Your server/network goes down, but you still want to maintain availability and let your users view and manipulate their data. So now users make edits while offline, and when they come back online you discover they made edits to the same rows in the DB. Now what do you do?

The problem really is about concurrency control - a DB creates a single source of truth so it can be either on or off. But with GoatDB we have multiple sources of truth which are equally valid, and a way to merge their states after the fact.

Think about what Git does for code - if GitHub somehow lost all their data, every dev in the world still has a valid copy and can safely restore GitHub's state. GoatDB does the same but for your app's data rather than source code


So now users make edits while offline, and when they come back online you discover they made edits to the same rows in the DB. Now what do you do?

Store changes in a queue as commands and apply them in between reads if that's what you want. This is really simple stuff. A few hundred thousand items and a few users is not a large scale or a concurrency problem.


Yup. Go ahead and try it, then you'll discover that:

- The queue introduces delays so this doesn't play nice with modern collaborative editing experience (think google docs, slack, etc)
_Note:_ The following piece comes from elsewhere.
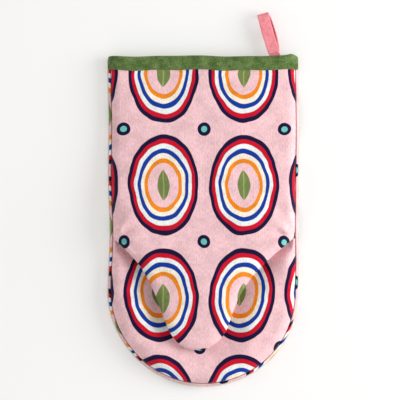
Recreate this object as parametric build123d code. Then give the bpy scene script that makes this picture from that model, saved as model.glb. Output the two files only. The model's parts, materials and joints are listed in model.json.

- Let's say change A set a field to 1, and change B set the same field to 2. GoatDB allows you to easily get either 1, 2 or 3 (sum) or apply a custom resolution rule

Your only choices before goat to solve this were: Operational Transformation, raw CRDTs or differential synchronization. GoatDB combines CRDTs with commit graphs so it can do stuff other approaches don't at an unmatched speed


Go ahead and try it,

I tried it and much more a long time ago.

The queue introduces delays so this doesn't play nice with modern collaborative editing experience

Things that can be done millions of times per second per core don't "introduce delays" that a handful of people are going to see.

unmatched speed

Are you seriously trying to say that the database you created in a scripting language that uses linear scanning of arrays is 'unmatched' compared to high performance C++? You may have other features but you have no benchmarks and the scenario you were bragging about is trivial.
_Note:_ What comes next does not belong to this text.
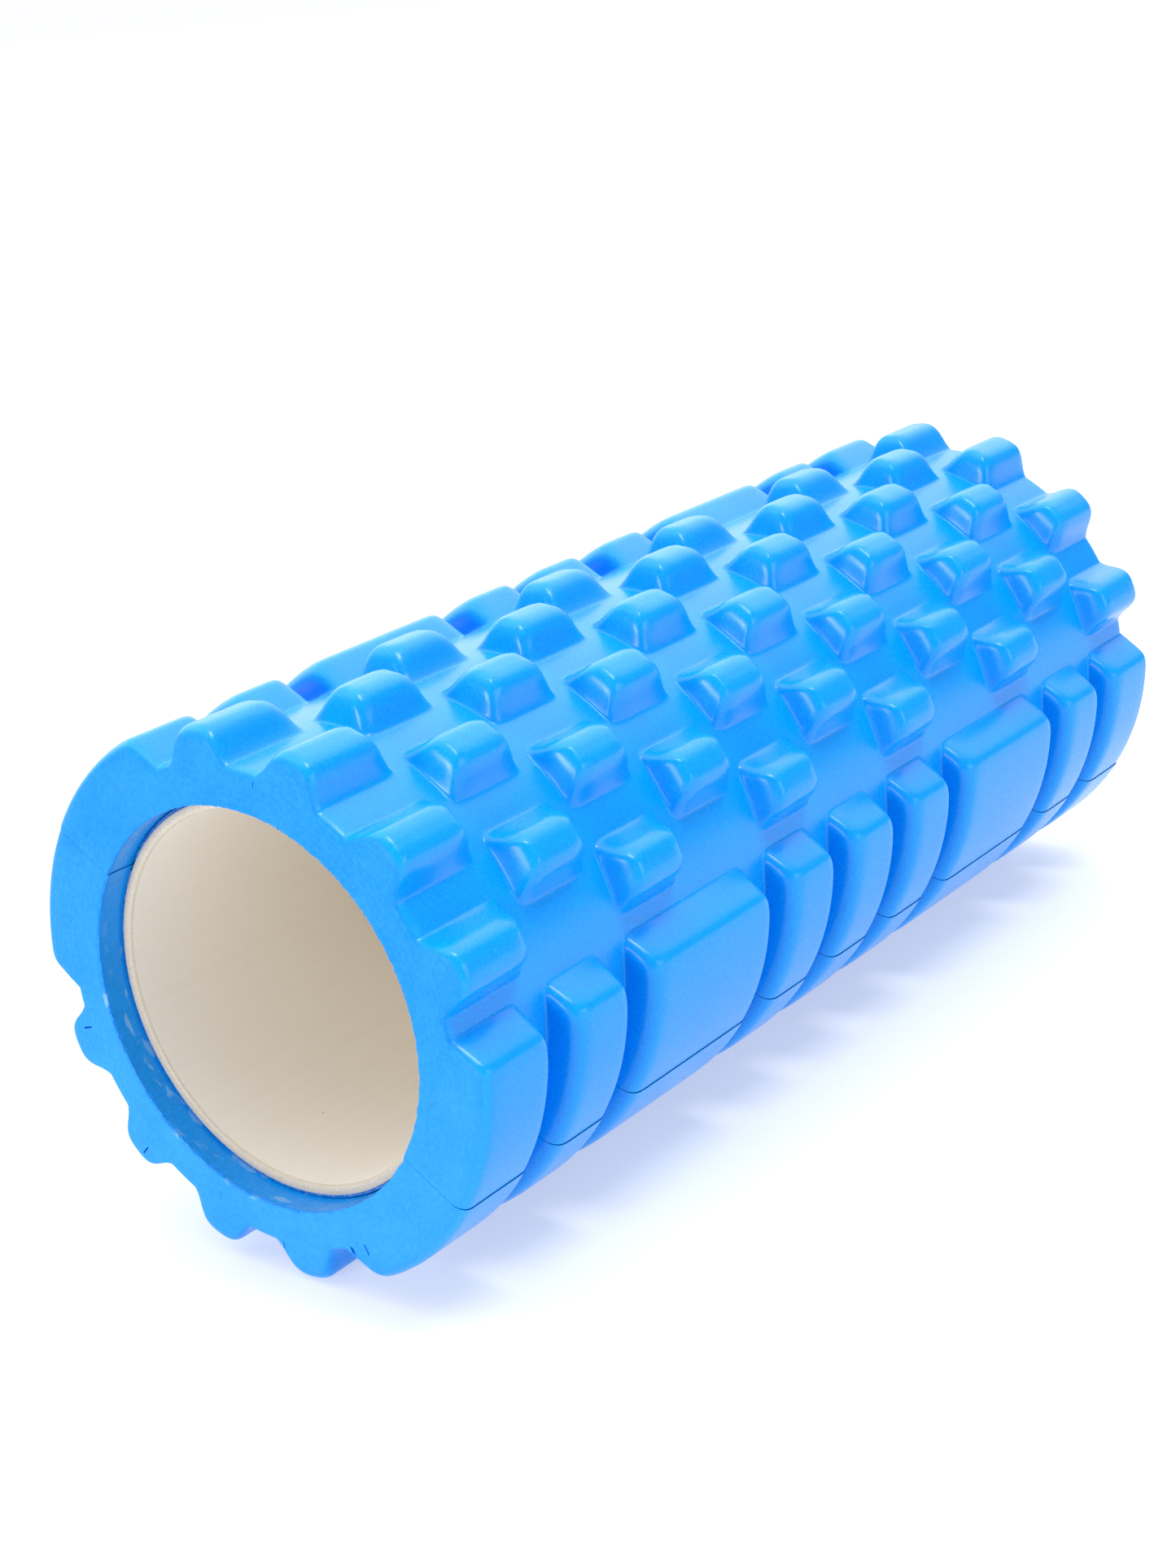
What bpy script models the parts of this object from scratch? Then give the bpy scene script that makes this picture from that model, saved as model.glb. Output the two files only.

Things that can be done millions of times per second per core don't "introduce delays" that a handful of people are going to see.

Oh but they can't. If you tried it, then you surely know that both OT and CRDTs need to consider the entire change history at some key points in order to derive the current value. Diff sync doesn't suffer from the same issue, however the way it keeps track of client shadows introduces writes on the read path, making it horribly expansive to run at scale.

Are you seriously trying to say that the database you created in a scripting language that uses linear scanning of arrays is 'unmatched' compared to high performance C++?

It's not about the language, but about the underlying algorithm. Yes, JS is slower, and surely linear scan is slower than typical DB queries. But what GoatDB does, which is quite unique today, is it's able to resume query execution from the last point a query ran, so you get super efficient incremental updates which are very useful when running on the client side (clients tend to issue the same queries over and over again).


I'm not sure what the point of all this is. Linear scanning arrays does not scale, this is basic computer science. Javascript is going to run at 1/10th the speed of a native language at best. You don't have any benchmarks and are bragging about stuff that was typical 30 years ago. You realize that people have done shared document editing for decades and that every video game keeps a synced state right?